▶ Task: Output each line of the material exactly as it stands.

▶ Source records:

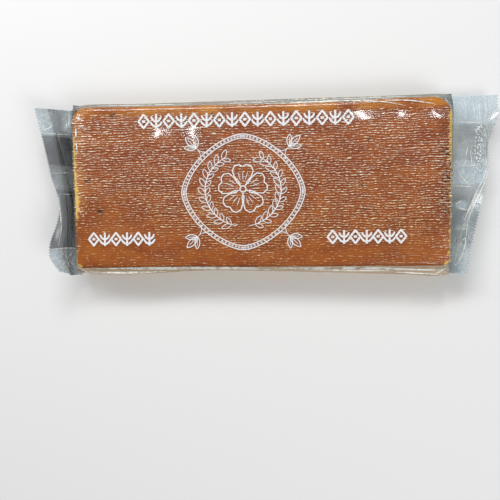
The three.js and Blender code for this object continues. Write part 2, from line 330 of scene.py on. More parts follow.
def ring_columns():
    """For each column round the film: which sheet it is in, its place across, and its layer."""
    top = np.arange(TOP_COLUMNS + 1) / TOP_COLUMNS
    under = 1 - np.arange(UNDER_COLUMNS + 1) / UNDER_COLUMNS
    inward = np.arange(1, TUCK_COLUMNS + 1) / TUCK_COLUMNS
    outward = 1 - np.arange(1, TUCK_COLUMNS) / TUCK_COLUMNS
    sheets = [
        ("top", top, top),
        ("back_upper", 1 - inward * TUCK_SHARE, inward),
        ("back_lower", 1 - outward * TUCK_SHARE, outward),
        ("under", under, under),
        ("front_lower", inward * TUCK_SHARE, inward),
        ("front_upper", outward * TUCK_SHARE, outward),
    ]
    sheet = np.concatenate([[name] * len(place) for name, place, _ in sheets])
    place = np.concatenate([place for _, place, _ in sheets])
    folded = np.concatenate([share for _, _, share in sheets])
    return sheet, place, folded


SHEET, PLACE, FOLDED = ring_columns()
OUTER = np.isin(SHEET, ["top", "under"])


def tucked(place):
    """1 where a side is tucked between the two sheets of a fin, and 0 between the tucks."""
    edge = np.minimum(place, 1 - place)
    return 1 - smooth(TUCK_SHARE - 0.006, TUCK_SHARE + 0.012, edge)


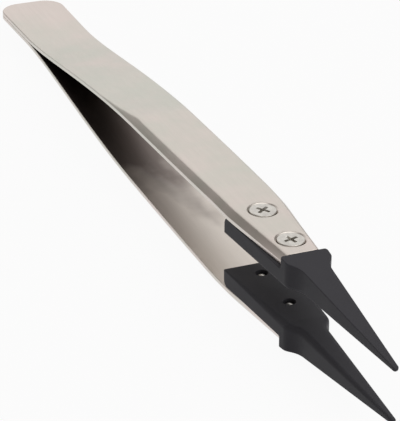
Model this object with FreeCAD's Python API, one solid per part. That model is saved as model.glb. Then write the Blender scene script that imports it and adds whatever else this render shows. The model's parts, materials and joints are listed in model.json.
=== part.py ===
import FreeCAD, Part
import math
import os

from FreeCAD import Placement, Rotation, Vector

# Anti-static tweezers with replaceable tips. Two spring steel arms are welded together at the
# tail. Each arm carries one conductive plastic tip, held by two countersunk screws.
#
# Millimetres and degrees. One arm is drawn as the upper one, with X from the tail to the tips
# and Z = 0 on the plane between the arms. The lower arm is the same part turned over. At the
# end everything is laid down on the flat grip of the lower arm: Z = 0 is the table, and the
# origin is under the middle of the tweezers.

# Tip: a tongue under the arm's front end, a block that fills the end flush, and a long taper
tongue_length = 14.5
tongue_thickness = 2.2
tongue_rear_width = 8.0
tongue_lead_in = 0.60
block_width = 6.0
block_length = 1.3
block_corner_radius = 0.50
neck_length = 3.2
neck_width = 3.5
hollow_rear_share = 0.33
hollow_front_share = 0.65
tip_reach = 24.5
tip_end_width = 0.66
tip_end_thickness = 0.56
tip_end_height = -0.64
tip_end_radius = 0.42
tongue_edge_radius = 0.15
block_edge_radius = 0.75
tip_end_edge_radius = 0.28

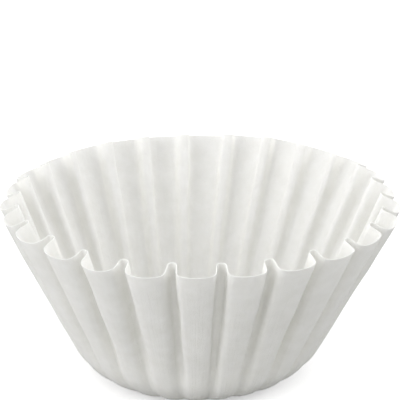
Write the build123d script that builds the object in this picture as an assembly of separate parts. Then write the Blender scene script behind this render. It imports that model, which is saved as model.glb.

▶ Exercise solution:
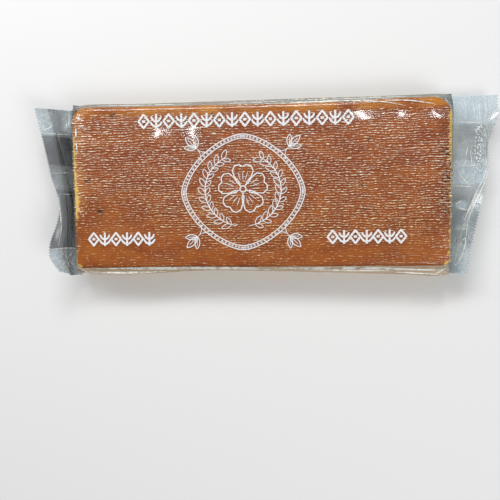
The three.js and Blender code for this object continues. Write part 2, from line 330 of scene.py on. More parts follow.
def ring_columns():
    """For each column round the film: which sheet it is in, its place across, and its layer."""
    top = np.arange(TOP_COLUMNS + 1) / TOP_COLUMNS
    under = 1 - np.arange(UNDER_COLUMNS + 1) / UNDER_COLUMNS
    inward = np.arange(1, TUCK_COLUMNS + 1) / TUCK_COLUMNS
    outward = 1 - np.arange(1, TUCK_COLUMNS) / TUCK_COLUMNS
    sheets = [
        ("top", top, top),
        ("back_upper", 1 - inward * TUCK_SHARE, inward),
        ("back_lower", 1 - outward * TUCK_SHARE, outward),
        ("under", under, under),
        ("front_lower", inward * TUCK_SHARE, inward),
        ("front_upper", outward * TUCK_SHARE, outward),
    ]
    sheet = np.concatenate([[name] * len(place) for name, place, _ in sheets])
    place = np.concatenate([place for _, place, _ in sheets])
    folded = np.concatenate([share for _, _, share in sheets])
    return sheet, place, folded


SHEET, PLACE, FOLDED = ring_columns()
OUTER = np.isin(SHEET, ["top", "under"])


def tucked(place):
    """1 where a side is tucked between the two sheets of a fin, and 0 between the tucks."""
    edge = np.minimum(place, 1 - place)
    return 1 - smooth(TUCK_SHARE - 0.006, TUCK_SHARE + 0.012, edge)


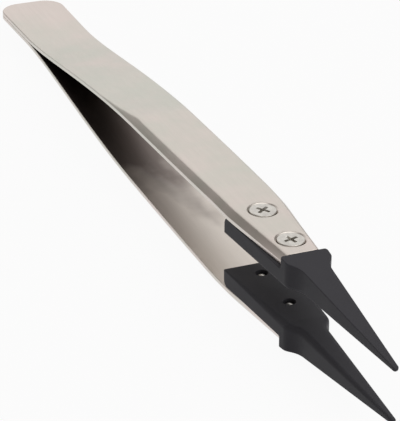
Model this object with FreeCAD's Python API, one solid per part. That model is saved as model.glb. Then write the Blender scene script that imports it and adds whatever else this render shows. The model's parts, materials and joints are listed in model.json.
=== part.py ===
import FreeCAD, Part
import math
import os

from FreeCAD import Placement, Rotation, Vector

# Anti-static tweezers with replaceable tips. Two spring steel arms are welded together at the
# tail. Each arm carries one conductive plastic tip, held by two countersunk screws.
#
# Millimetres and degrees. One arm is drawn as the upper one, with X from the tail to the tips
# and Z = 0 on the plane between the arms. The lower arm is the same part turned over. At the
# end everything is laid down on the flat grip of the lower arm: Z = 0 is the table, and the
# origin is under the middle of the tweezers.

# Tip: a tongue under the arm's front end, a block that fills the end flush, and a long taper
tongue_length = 14.5
tongue_thickness = 2.2
tongue_rear_width = 8.0
tongue_lead_in = 0.60
block_width = 6.0
block_length = 1.3
block_corner_radius = 0.50
neck_length = 3.2
neck_width = 3.5
hollow_rear_share = 0.33
hollow_front_share = 0.65
tip_reach = 24.5
tip_end_width = 0.66
tip_end_thickness = 0.56
tip_end_height = -0.64
tip_end_radius = 0.42
tongue_edge_radius = 0.15
block_edge_radius = 0.75
tip_end_edge_radius = 0.28

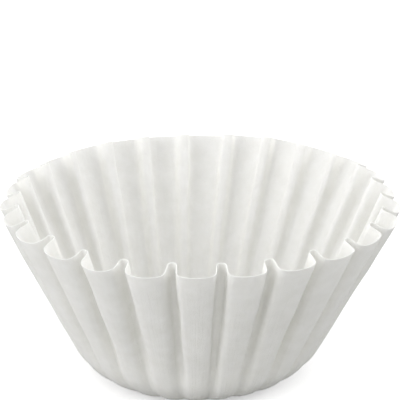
Write the build123d script that builds the object in this picture as an assembly of separate parts. Then write the Blender scene script behind this render. It imports that model, which is saved as model.glb.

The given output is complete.